In conclusione le disposizioni regionali in questione, introducendo fattispecie di condono in relazione ad interventi eventualmente abusivi realizzati prima dell’entrata in vigore della LR n. 16 del 2016 e una sorta di condono “a regime” per interventi in ipotesi abusivi effettuati dopo l’entrata in vigore della stessa, che dovessero risultare sanabili a seguito di ulteriori modifiche alla disciplina urbanistica ed edilizia, travalica la competenza legislativa esclusiva nella materia “urbanistica” attribuita alla Regione Siciliana dallo Statuto di autonomia (cfr. art. 14, comma 1, (lettera f) Testo coordinato dello Statuto speciale della Regione Siciliana approvato con R.D.Lgs. 15 maggio 1946, n. 455 (pubblicato nella G.U. del Regno d'Italia n. 133-3 del 10 giugno 1946), convertito in legge costituzionale 26 febbraio 1948, n. 2 (pubblicata nella GURI n. 58 del 9 marzo 1948), modificato dalle leggi costituzionali 23 febbraio 1972, n. 1 (pubblicata nella GURI n. 63 del 7 marzo 1972), 12 aprile 1989, n. 3 (pubblicata nella GURI n. 87 del 14 aprile 1989) e 31 gennaio 2001, n. 2 (pubblicata nella GURI n. 26 dell'1 febbraio 2001)”), invadendo la competenza esclusiva statale, atteso che, secondo i consolidati orientamenti della Corte Costituzionale, nella disciplina del condono edilizio converge la competenza legislativa esclusiva dello Stato in materia di sanzionabilità e quindi ordinamento penale di cui all’articolo117,comma 2, lettera l) della Costituzione.

Non da ultimo, quale profilo di ulteriore contrasto con la disciplina statale, si rileva che, mentre il comma 3, dell’articolo 36 del dPR n. 380 del 2001, stabilisce che “3. Sulla richiesta di permesso in sanatoria il dirigente o il responsabile del competente ufficio comunale si pronuncia con adeguata motivazione, entro sessanta giorni decorsi i quali la richiesta si intende rifiutata”, ai sensi del comma 3, del richiamato articolo 14 della LR 16 del 2016, “3. In presenza della documentazione e dei pareri previsti, sulla richiesta di permesso in sanatoria il dirigente o il responsabile del competente ufficio comunale si pronuncia con adeguata motivazione, entro novanta giorni decorsi i quali la richiesta si intende assentita.”.

La norma regionale richiamata, dunque, introduce un meccanismo di silenzio assenso che discende dal mero decorso del termine di sessanta giorni, laddove l’articolo 36 del citato testo unico stabilisce la contraria regola che, in caso di richiesta di permesso in sanatoria, laddove non intervenga provvedimento motivato entro sessanta giorni, la richiesta si intende rifiutata.
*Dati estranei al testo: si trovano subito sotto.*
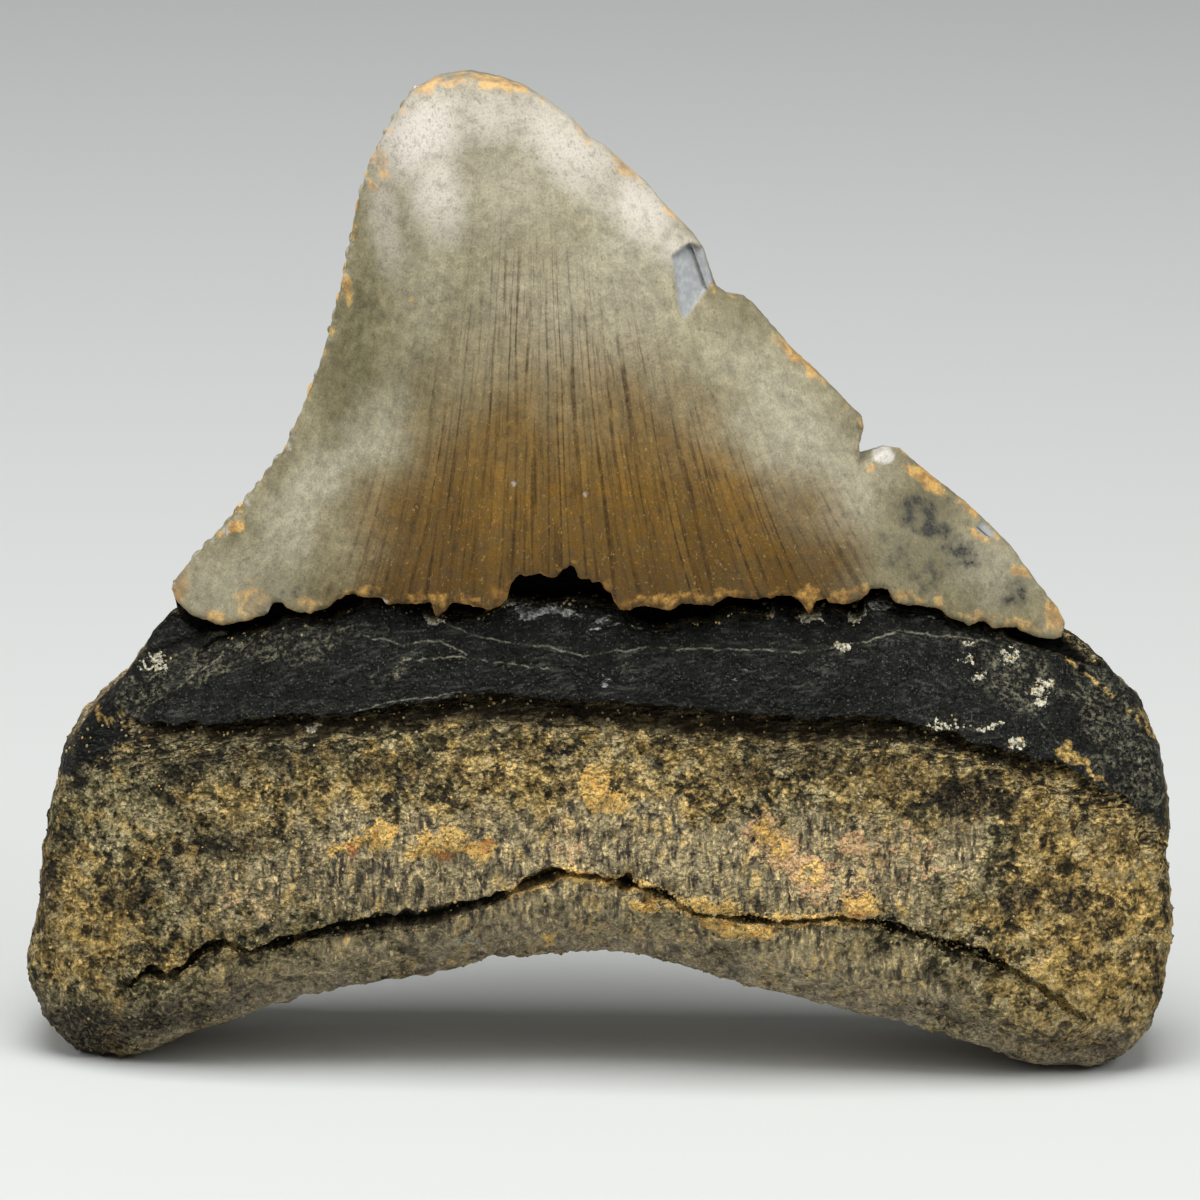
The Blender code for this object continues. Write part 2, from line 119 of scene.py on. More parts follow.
# Outlines and lines on the face, each point as (x, z) in millimetres.
CROWN_LEFT = [
    (-22.7, 24.1), (-22.5, 24.6), (-21.6, 25.8), (-19.8, 27.8), (-18.0, 30.1), (-16.8, 31.8),
    (-15.7, 34.4), (-14.9, 36.6), (-14.1, 39.6), (-13.6, 42.0), (-13.1, 44.8), (-12.5, 47.0),
    (-11.5, 49.0), (-10.3, 50.9),
]
CROWN_RIGHT = [
    (-8.9, 51.7), (-7.2, 51.9), (-5.6, 51.6), (-4.4, 51.2), (-3.1, 50.4), (-1.9, 49.5), (-1.0, 48.5),
    (-0.2, 48.1), (0.7, 47.3), (2.0, 46.2), (3.2, 44.8), (4.5, 43.5), (5.0, 42.7), (5.4, 41.5),
    (5.7, 40.7), (6.2, 40.4), (7.1, 40.3), (7.6, 39.9), (8.3, 39.1), (9.7, 37.5), (10.8, 36.5),
    (11.9, 35.4), (13.4, 33.9), (13.5, 33.4), (13.3, 32.7), (13.3, 31.8), (13.8, 32.0), (14.5, 32.3),
    (15.4, 32.2), (16.7, 31.1), (18.9, 29.4), (20.4, 28.0), (21.4, 27.0), (22.5, 25.5), (23.9, 23.7),
    (24.3, 22.9), (24.2, 22.5),
]
ENAMEL_EDGE = [
    (-22.62, 23.97), (-22.56, 23.71), (-22.34, 23.44), (-21.68, 22.93), (-21.14, 22.8), (-20.55, 22.74),
    (-20.28, 22.62), (-20.01, 22.61), (-19.31, 22.81), (-19.05, 22.95), (-18.67, 23.0), (-18.03, 23.35),
    (-17.71, 23.44), (-17.5, 23.63), (-17.4, 23.9), (-17.29, 24.12), (-17.13, 24.2), (-16.76, 24.25),
    (-16.49, 23.97), (-15.85, 23.84), (-15.54, 23.89), (-15.27, 23.84), (-15.06, 24.0), (-14.37, 24.24),
    (-13.85, 24.77), (-13.59, 24.85), (-13.48, 25.02), (-12.85, 25.2), (-12.75, 25.05), (-12.11, 25.07),
    (-11.75, 25.14), (-11.43, 25.1), (-11.38, 24.89), (-11.17, 24.81), (-10.54, 24.93), (-9.6, 24.99),
    (-8.97, 25.16), (-8.87, 25.04), (-8.79, 24.67), (-8.66, 24.37), (-8.09, 24.84), (-7.93, 25.12),
    (-7.78, 25.24), (-7.05, 25.19), (-6.74, 25.11), (-6.37, 25.11), (-5.96, 24.96), (-5.39, 25.21),
    (-5.18, 25.38), (-4.98, 25.66), (-4.78, 26.45), (-4.48, 26.83), (-4.32, 26.97), (-4.01, 26.86),
    (-3.29, 27.08), (-2.98, 26.92), (-2.67, 26.85), (-2.41, 26.94), (-2.11, 27.32), (-1.9, 27.43),
    (-1.8, 27.54), (-1.64, 27.55), (-1.49, 27.4), (-1.38, 27.14), (-1.33, 26.94), (-1.17, 26.84),
    (-0.71, 26.9), (-0.6, 26.7), (-0.19, 26.76), (-0.09, 26.66), (0.02, 26.4), (0.18, 26.25),
    (0.38, 26.2), (0.54, 25.73), (0.7, 25.52), (0.81, 25.31), (1.38, 25.26), (1.63, 25.42), (2.2, 25.5),
    (3.34, 25.24), (3.65, 25.29), (3.85, 25.5), (4.05, 25.6), (5.66, 25.44), (6.38, 25.89),
    (7.93, 25.65), (8.19, 25.74), (8.45, 25.76), (8.61, 25.67), (9.08, 25.8), (9.65, 25.76),
    (10.07, 25.53), (10.28, 25.3), (10.66, 24.71), (10.81, 24.85), (11.01, 25.41), (11.53, 25.45),
    (11.69, 25.25), (12.59, 25.08), (13.37, 25.27), (13.73, 25.55), (13.83, 25.74), (14.52, 25.75),
    (14.78, 25.65), (15.0, 25.18), (15.16, 24.96), (15.85, 24.74), (16.22, 24.73), (17.45, 24.43),
    (17.72, 24.25), (17.88, 24.03), (18.15, 23.85), (18.84, 23.58), (19.11, 23.35), (19.64, 23.54),
    (19.96, 23.51), (20.4, 23.11), (21.36, 23.08), (21.68, 23.02), (21.85, 22.86), (22.82, 22.41),
    (23.68, 22.22), (24.11, 22.3),
]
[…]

Essa incide pertanto su una causa estintiva (art. 45 TU) delle contravvenzioni contemplate dall’articolo 44 collegata di regola all’ottenimento di un provvedimento espresso circa la conformità delle opere realizzate in mancanza del permesso a costruire. Al contrario, in questo caso il giudizio di conformità può essere pretermesso, e l’effetto estintivo è ricollegato al mero silenzio dell’amministrazione. La disposizione incide su una materia riservata con riguardo agli effetti sulla causa estintiva (Art. 117, comma 2, lett. l, Cost) e pertanto eccede dalle competenze statutarie riconosciute alla Regione siciliana dallo Statuto Speciale di autonomia (R.D.L. 15 maggio 1946, n. 455, convertito in legge costituzionale n. 2/1948). La Corte Costituzionale con sentenza n.19 del 2014 ha ribadito il principio, applicabile anche alle Regioni ad autonomia speciale, secondo il quale “nessuna fonte regionale può introdurre nuove cause di esenzione della responsabilità penale, civile o amministrativa, trattandosi di materia non disciplinata dagli statuti di autonomia speciale e riservata alla competenza esclusiva del legislatore statale di cui all'art. 117, secondo comma, lett. l), Costituzione".

La disposizione censurata contrasta altresì con l’articolo 3 della Costituzione, riguardo alle modalità di accertamento della natura esclusivamente formale dell’abuso realizzato, che solo consentirebbe il rilascio postumo del permesso.”

IMPIANTI A ENERGIA RINNOVABILE. Tra le altre norme impugnate dal Governo c'è l'articolo 3, comma 2 lettera f) che consente di realizzare senza alcun titolo abilitativo tutti gli impianti ad energia rinnovabile «di cui agli articoli 5 e 6 del d.lgs. 28/2011», fatto salvo le prescrizioni indicate nel citato comma 1 in cui, però, non vi è alcun riferimento espresso alla disciplina prevista dal d.lgs. 152/2006, concernente la Valutazione di Impatto Ambientale (VIA). Tale norma regionale “esula dalle competenze legislative attribuite alla Regione dallo Statuto speciale e contrasta con la normativa statale in materia di tutela dell’ambiente, in violazione dell’articolo 117, secondo comma, lettera s), della Costituzione.”